### Brain Teasers

# Family Problem

Probability
Probability puzzles require you to weigh all the possibilities and pick the most likely outcome.

The relatively unknown Mbwatzeze Tribe had a rather strange law restricting the size of families. Each married couple was expected to continue having children until they had EITHER one child of each sex OR a total of four children.

What was the average (mean) number of children born to each couple? (Assume that they kept to the law and that each couple had the maximum permitted by the law.)

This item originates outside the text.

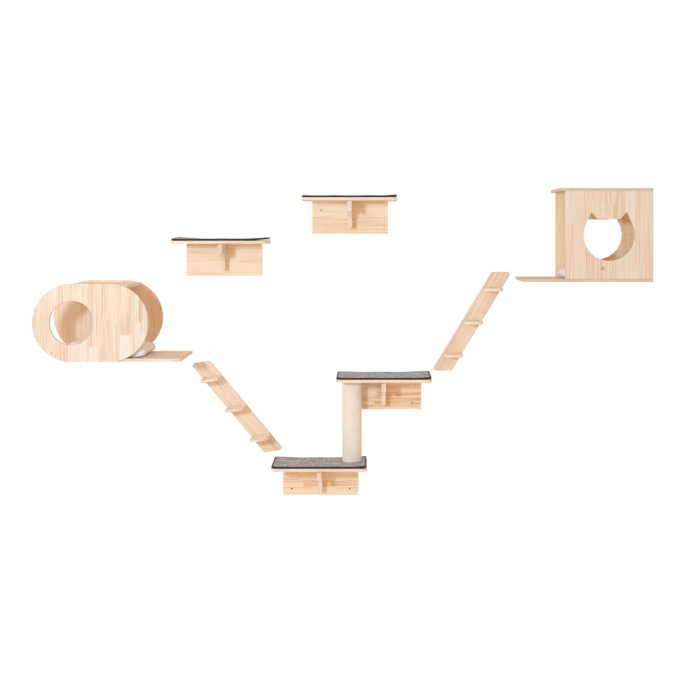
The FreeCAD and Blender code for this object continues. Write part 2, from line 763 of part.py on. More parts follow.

What was the average (mean) number of children born to each couple? (Assume that they kept to the law and that each couple had the maximum permitted by the law.)

### Hint

Start by listing the possible families and determine the probability of each.e.g. Male-Male-Female-STOP. P(MMF) = (0.5)^3 = 0.125

A probability tree will help, for those who know how to construct one.

### Answer

2.75Possible families with 2 children:

M-F or F-M

The probability of each of these is (0.5)^2, = 0.25.

So 0.25 + 0.25 = 0.5 had 2 children.

Possible 3-child families:

MMF or FFM

The probability of each of these is (0.5)^3, = 0.125.

So 0.125 + 0.125 = 0.25 had 3 children.

Possible 4-child families:

MMMM, MMMF, FFFF or FFFM

The probability of each of these is (0.5)^4, = 0.0625.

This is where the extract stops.